When you hover over an image, a pop-up modal is displayed showing the individual meta information - this is for exploring and checking the results. In this particular case, the user is searching for images of bridges, and is most interested in the location, namely in Prague. He also wants to see bridges at sunset, for example, and therefore chooses the time the photo was taken at 20:00. Then he selects the number of Likes, which can be indicative of the quality of the photo. The photos in the list on the right are sorted according to these parameters and their weights.
Calculating the score for each image is a task whose calculation can be parallelized very well. In this test, for several different query assignments, we took 10 measurements of the speed each time and averaged the results. From the following graph we can see that as the number of threads used increases, the time required to compute the scores for all images decreases.
The chosen algorithm for calculating the edit distance of strings m and n has a linear time complexity of O(m + n). We decided to experimentally check if this holds. All parameters remain constant, only the length of Description, which we generate as a random string, changes. The computation is performed for 20 selected searches and the results are averaged. The graph shows that the computation time increases linearly with the size of Description with slight variations.

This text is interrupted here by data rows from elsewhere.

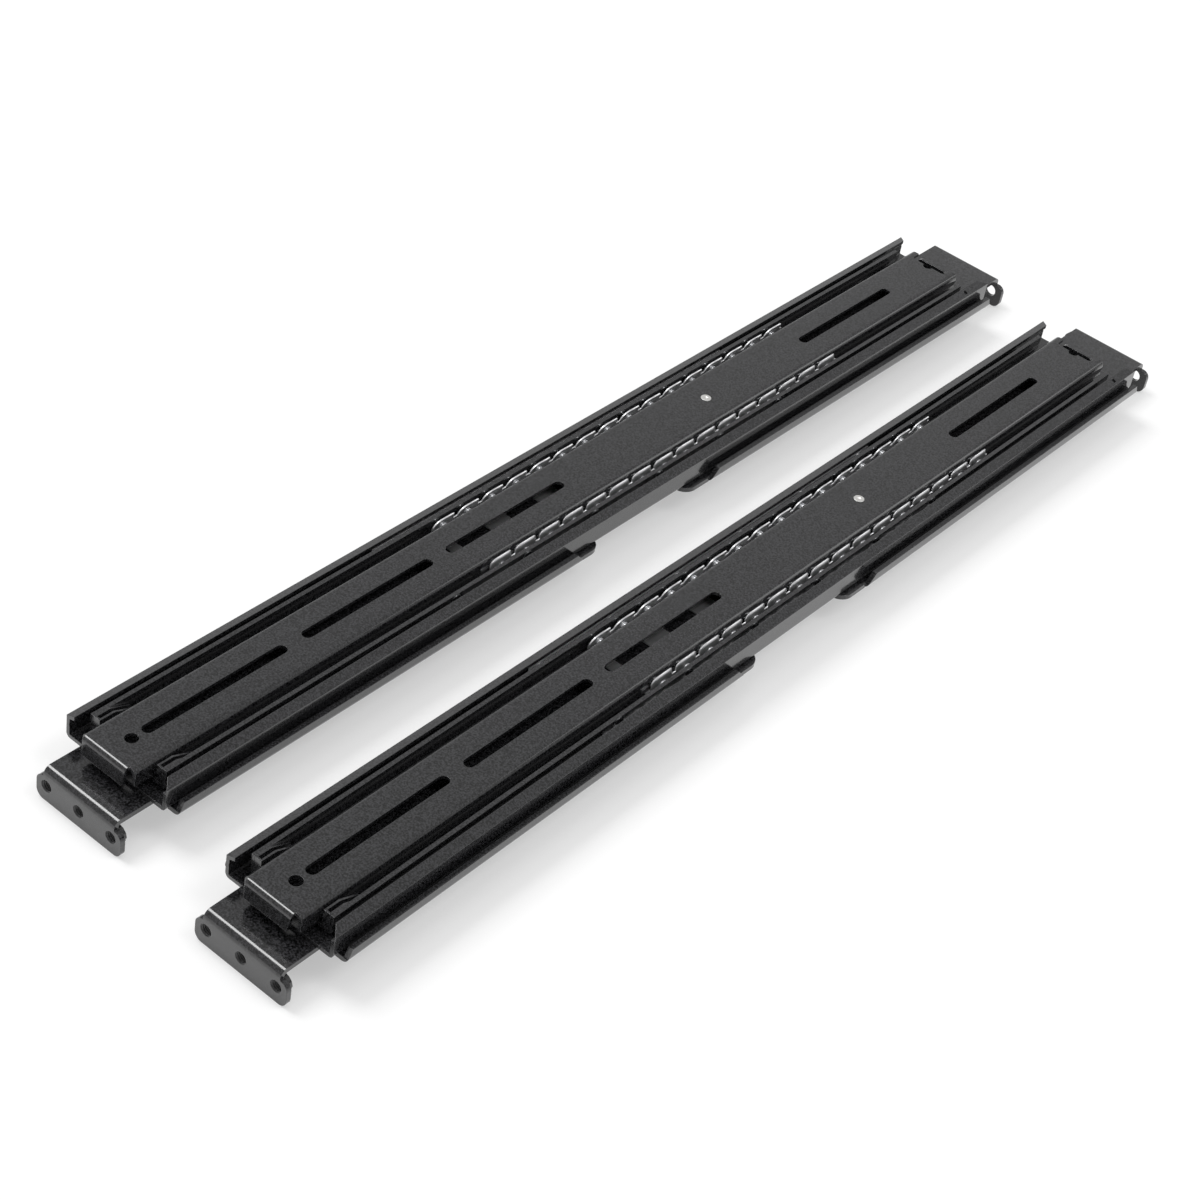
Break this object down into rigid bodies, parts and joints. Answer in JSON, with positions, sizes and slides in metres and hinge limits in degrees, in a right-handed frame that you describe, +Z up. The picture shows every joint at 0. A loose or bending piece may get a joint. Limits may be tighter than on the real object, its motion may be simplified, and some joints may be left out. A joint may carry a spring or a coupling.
{
  "type": "sliding server rail pair",
  "caption": "Pair of black three-section ball-bearing server slides with rack brackets, an adjustable rear flange and a slotted inner member.",
  "frame": {"origin": "on the surface under the pair, in the middle of its length and width", "axes": "+Y along the rails towards the rear flange, +Z up from the surface, +X from the left rail to the right"},
  "size_m": [0.1386, 0.5458, 0.0264],
  "materials": {
    "black_paint": "semi-gloss black coat on cold-rolled steel",
    "zinc_plate": "bright zinc plate",
    "bright_steel": "polished bearing steel"
  },
  "bodies": {
    "fixed_members": {"left_outer_member": "black_paint", "left_front_bracket": "black_paint", "left_rear_studs": "zinc_plate", "left_rear_nuts": "zinc_plate", "right_outer_member": "black_paint", "right_front_bracket": "black_paint", "right_rear_studs": "zinc_plate", "right_rear_nuts": "zinc_plate"},
    "left_intermediate": {"left_intermediate_member": "black_paint", "left_front_stops": "black_paint"},
    "left_inner": {"left_inner_member": "black_paint", "left_latch_rivet": "zinc_plate"},
    "left_inner_cage": {"left_inner_retainer": "zinc_plate", "left_inner_balls": "bright_steel"},
    "left_outer_cage": {"left_outer_retainer": "zinc_plate", "left_outer_balls": "bright_steel"},
    "left_rear": {"left_rear_bracket": "black_paint"},
    "left_latch": {"left_stop_latch": "zinc_plate"},
    "right_intermediate": {"right_intermediate_member": "black_paint", "right_front_stops": "black_paint"},
    "right_inner": {"right_inner_member": "black_paint", "right_latch_rivet": "zinc_plate"},
    "right_inner_cage": {"right_inner_retainer": "zinc_plate", "right_inner_balls": "bright_steel"},
    "right_outer_cage": {"right_outer_retainer": "zinc_plate", "right_outer_balls": "bright_steel"},
    "right_rear": {"right_rear_bracket": "black_paint"},
    "right_latch": {"right_stop_latch": "zinc_plate"}
  },
  "joints": [
    {"name": "left_intermediate_slide", "type": "slide", "parent": "fixed_members", "child": "left_intermediate", "axis": [0, -1, 0], "range_m": [0, 0.25]},
    {"name": "left_inner_slide", "type": "slide", "parent": "left_intermediate", "child": "left_inner", "axis": [0, -1, 0], "range_m": [0, 0.296]},
    {"name": "left_outer_cage_roll", "type": "slide", "parent": "fixed_members", "child": "left_outer_cage", "axis": [0, -1, 0], "range_m": [0, 0.125]},
    {"name": "left_inner_cage_roll", "type": "slide", "parent": "left_intermediate", "child": "left_inner_cage", "axis": [0, -1, 0], "range_m": [0, 0.148]},
    {"name": "left_depth_adjustment", "type": "slide", "parent": "fixed_members", "child": "left_rear", "axis": [0, 1, 0], "range_m": [0, 0.12]},
    {"name": "left_latch_flex", "type": "hinge", "parent": "left_inner", "child": "left_latch", "pos_m": [-0.04125, 0.0679, 0.0243], "axis": [-1, 0, 0], "range_deg": [0, 4]},
    {"name": "right_intermediate_slide", "type": "slide", "parent": "fixed_members", "child": "right_intermediate", "axis": [0, -1, 0], "range_m": [0, 0.25]},
    {"name": "right_inner_slide", "type": "slide", "parent": "right_intermediate", "child": "right_inner", "axis": [0, -1, 0], "range_m": [0, 0.296]},
    {"name": "right_outer_cage_roll", "type": "slide", "parent": "fixed_members", "child": "right_outer_cage", "axis": [0, -1, 0], "range_m": [0, 0.125]},
    {"name": "right_inner_cage_roll", "type": "slide", "parent": "right_intermediate", "child": "right_inner_cage", "axis": [0, -1, 0], "range_m": [0, 0.148]},
    {"name": "right_depth_adjustment", "type": "slide", "parent": "fixed_members", "child": "right_rear", "axis": [0, 1, 0], "range_m": [0, 0.12]},
    {"name": "right_latch_flex", "type": "hinge", "parent": "right_inner", "child": "right_latch", "pos_m": [0.04125, 0.0629, 0.0243], "axis": [-1, 0, 0], "range_deg": [0, 4]}
  ],
  "couplings": [
    {"joint": "left_outer_cage_roll", "follows": "left_intermediate_slide", "ratio": 0.5},
    {"joint": "left_inner_cage_roll", "follows": "left_inner_slide", "ratio": 0.5},
    {"joint": "right_outer_cage_roll", "follows": "right_intermediate_slide", "ratio": 0.5},
    {"joint": "right_inner_cage_roll", "follows": "right_inner_slide", "ratio": 0.5}
  ]
}
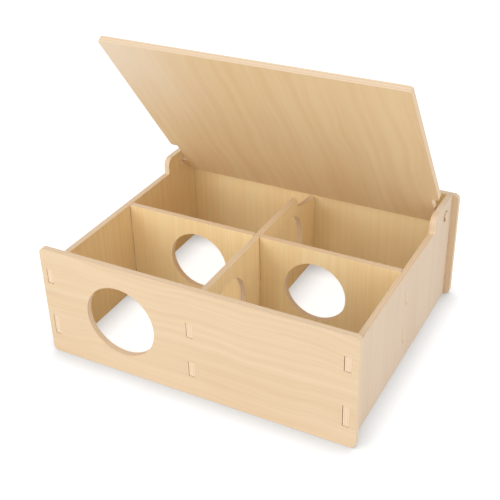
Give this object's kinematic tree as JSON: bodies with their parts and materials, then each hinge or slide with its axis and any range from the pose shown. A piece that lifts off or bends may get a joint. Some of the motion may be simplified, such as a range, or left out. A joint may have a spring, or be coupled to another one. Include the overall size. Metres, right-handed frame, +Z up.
{
  "type": "wooden hamster house",
  "caption": "Low plywood hamster house of slotted boards, with rooms joined by round passages, a round entrance and a lid that swings up on wooden tabs.",
  "frame": {"origin": "on the ground at the centre of the plan, under the crossing of the two dividers", "axes": "+X to the right seen from the entrance, +Y to the back, +Z up"},
  "size_m": [0.3, 0.25, 0.2693],
  "materials": {
    "panel_ply": "bare sanded plywood, grain across the panel",
    "side_ply": "bare sanded plywood, upright grain",
    "divider_ply": "bare sanded plywood, upright grain",
    "lid_ply": "bare sanded plywood, grain from the rear edge to the free edge"
  },
  "bodies": {
    "house": {"front_panel": "panel_ply", "back_panel": "panel_ply", "left_side": "side_ply", "right_side": "side_ply", "centre_divider": "divider_ply", "cross_divider": "divider_ply"},
    "lid": {"lid": "lid_ply"}
  },
  "joints": [
    {"name": "lid_hinge", "type": "hinge", "parent": "house", "child": "lid", "pos_m": [0, 0.1015, 0.09695], "axis": [-1, 0, 0], "range_deg": [-54, 82]}
  ]
}
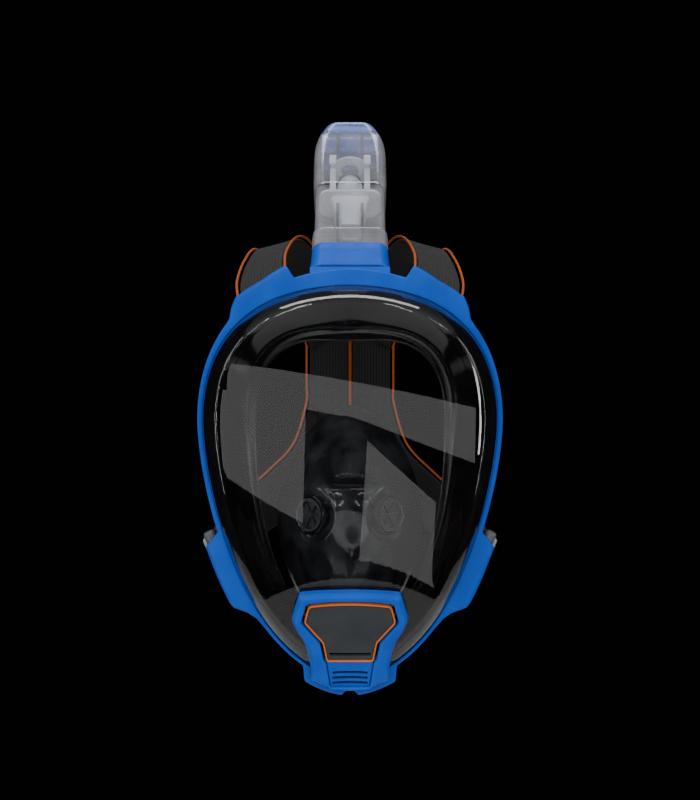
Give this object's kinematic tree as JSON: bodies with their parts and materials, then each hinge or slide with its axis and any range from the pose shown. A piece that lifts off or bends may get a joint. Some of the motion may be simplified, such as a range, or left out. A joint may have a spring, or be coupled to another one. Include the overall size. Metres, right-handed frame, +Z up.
{
  "type": "full-face snorkel mask",
  "caption": "Full-face snorkel mask with a blue rim, domed clear visor, dry-top snorkel, chin drain valve and an X-shaped head strap.",
  "frame": {"origin": "middle of the face opening, in the plane of the face seal at the brow", "axes": "+X towards the wearer's left, -Y the way the wearer looks, +Z up towards the snorkel"},
  "size_m": [0.185, 0.2534, 0.3562],
  "materials": {
    "blue_shell": "satin moulded plastic",
    "inner_ring": "black moulded plastic",
    "visor_clear": "clear polycarbonate over a dark inside",
    "pale_latch": "pale gloss plastic",
    "skirt_silicone": "gloss black silicone",
    "gasket_rubber": "matt rubber",
    "valve_plastic": "dark moulded plastic",
    "valve_silicone": "translucent silicone",
    "cover_grey": "dark grey satin plastic",
    "orange_trim": "orange trim",
    "snorkel_clear": "clear plastic",
    "cap_tint": "clear plastic with a blue tint",
    "float_plastic": "pale float",
    "clip_black": "black moulded plastic",
    "button_gloss": "gloss grey plastic",
    "steel_wire": "stainless wire",
    "strap_textile": "ribbed elastic textile"
  },
  "bodies": {
    "root": {"frame_rim": "blue_shell", "clamp_ring": "inner_ring", "visor": "visor_clear", "visor_latch": "pale_latch", "skirt": "skirt_silicone", "nose_pocket": "skirt_silicone", "inhale_valve_seat_left": "valve_plastic", "inhale_valve_seat_right": "valve_plastic", "chin_bezel": "blue_shell", "louvre_insert": "blue_shell", "drain_valve_seat": "valve_plastic", "snorkel_base": "blue_shell", "socket_gasket": "gasket_rubber", "clip_body_left": "clip_black", "clip_body_right": "clip_black", "clip_spring_left": "steel_wire", "clip_spring_right": "steel_wire", "clip_bar_left": "steel_wire", "clip_bar_right": "steel_wire", "brow_bar_left": "steel_wire", "brow_bar_right": "steel_wire", "strap_upper_left": "strap_textile", "strap_upper_right": "strap_textile", "strap_back_panel": "strap_textile", "strap_lower_left": "strap_textile", "strap_lower_right": "strap_textile", "piping_outer_left": "orange_trim", "piping_outer_right": "orange_trim", "piping_side_left": "orange_trim", "piping_side_right": "orange_trim", "piping_inner": "orange_trim", "strap_seam": "orange_trim"},
    "snorkel": {"snorkel_band": "blue_shell", "snorkel_collar": "snorkel_clear", "snorkel_tube": "snorkel_clear", "snorkel_head": "snorkel_clear", "snorkel_cap": "cap_tint", "float_cage": "snorkel_clear"},
    "float": {"float": "float_plastic", "float_seal": "valve_silicone"},
    "latch": {"latch_button": "cover_grey"},
    "inhale_flap_left": {"inhale_valve_flap_left": "valve_silicone"},
    "inhale_flap_right": {"inhale_valve_flap_right": "valve_silicone"},
    "drain_flap": {"drain_valve_flap": "valve_silicone"},
    "cover": {"chin_cover": "cover_grey", "cover_pins": "cover_grey", "chin_cover_trim": "orange_trim"},
    "clip_button_left": {"clip_button_left": "button_gloss"},
    "clip_button_right": {"clip_button_right": "button_gloss"}
  },
  "joints": [
    {"name": "snorkel_pull", "type": "slide", "parent": "root", "child": "snorkel", "axis": [0, 0.5736, 0.8192], "range_m": [0, 0.012]},
    {"name": "float_rise", "type": "slide", "parent": "snorkel", "child": "float", "axis": [0, 0.5736, 0.8192], "range_m": [0, 0.007]},
    {"name": "latch_press", "type": "slide", "parent": "snorkel", "child": "latch", "axis": [0, -0.8192, 0.5736], "range_m": [0, 0.0014], "stiffness_N_per_m": 900},
    {"name": "inhale_open_left", "type": "slide", "parent": "root", "child": "inhale_flap_left", "axis": [-0.6691, 0.7431, 0], "range_m": [0, 0.0012], "stiffness_N_per_m": 20},
    {"name": "inhale_open_right", "type": "slide", "parent": "root", "child": "inhale_flap_right", "axis": [0.6691, 0.7431, 0], "range_m": [0, 0.0012], "stiffness_N_per_m": 20},
    {"name": "drain_open", "type": "slide", "parent": "root", "child": "drain_flap", "axis": [0, -0.9397, -0.342], "range_m": [0, 0.0018], "stiffness_N_per_m": 40},
    {"name": "cover_pull", "type": "slide", "parent": "root", "child": "cover", "axis": [0, -0.9397, -0.342], "range_m": [0, 0.008]},
    {"name": "clip_press_left", "type": "slide", "parent": "root", "child": "clip_button_left", "axis": [-0.9135, 0, 0.4067], "range_m": [0, 0.0015], "stiffness_N_per_m": 1200},
    {"name": "clip_press_right", "type": "slide", "parent": "root", "child": "clip_button_right", "axis": [0.9135, 0, 0.4067], "range_m": [0, 0.0015], "stiffness_N_per_m": 1200}
  ]
}
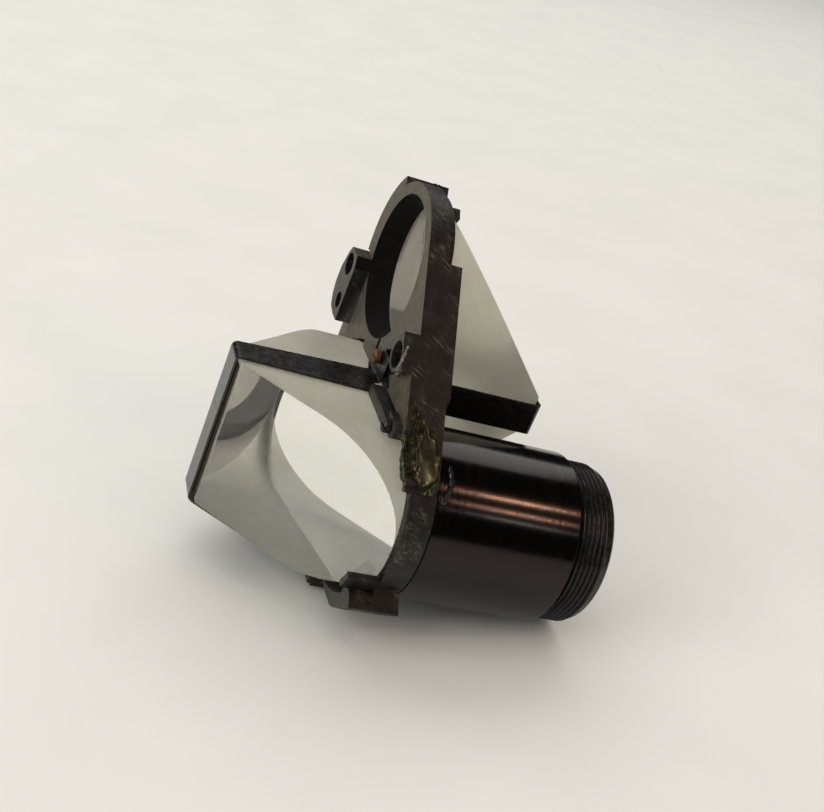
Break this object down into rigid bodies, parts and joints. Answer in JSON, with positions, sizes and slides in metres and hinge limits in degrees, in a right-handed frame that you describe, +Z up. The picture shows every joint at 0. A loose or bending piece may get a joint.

Although the score calculation is very fast (in the order of tens of milliseconds), especially when using multiple threads, the user waits more than 2 seconds for the result. This is due to the slow response of the Flickr API and the way the FlickrNet library works. Getting the photos, including their metadata takes most of the time to get the result. For real use, this time would need to be reduced, for example, by a custom implementation of a library to communicate with the Flickr API that retrieves the details of all retrieved photos in parallel.
The result of our work is a fully functional application that allows to search and, more importantly, to rank images retrieved from the Flickr API according to specified parameters and their weights.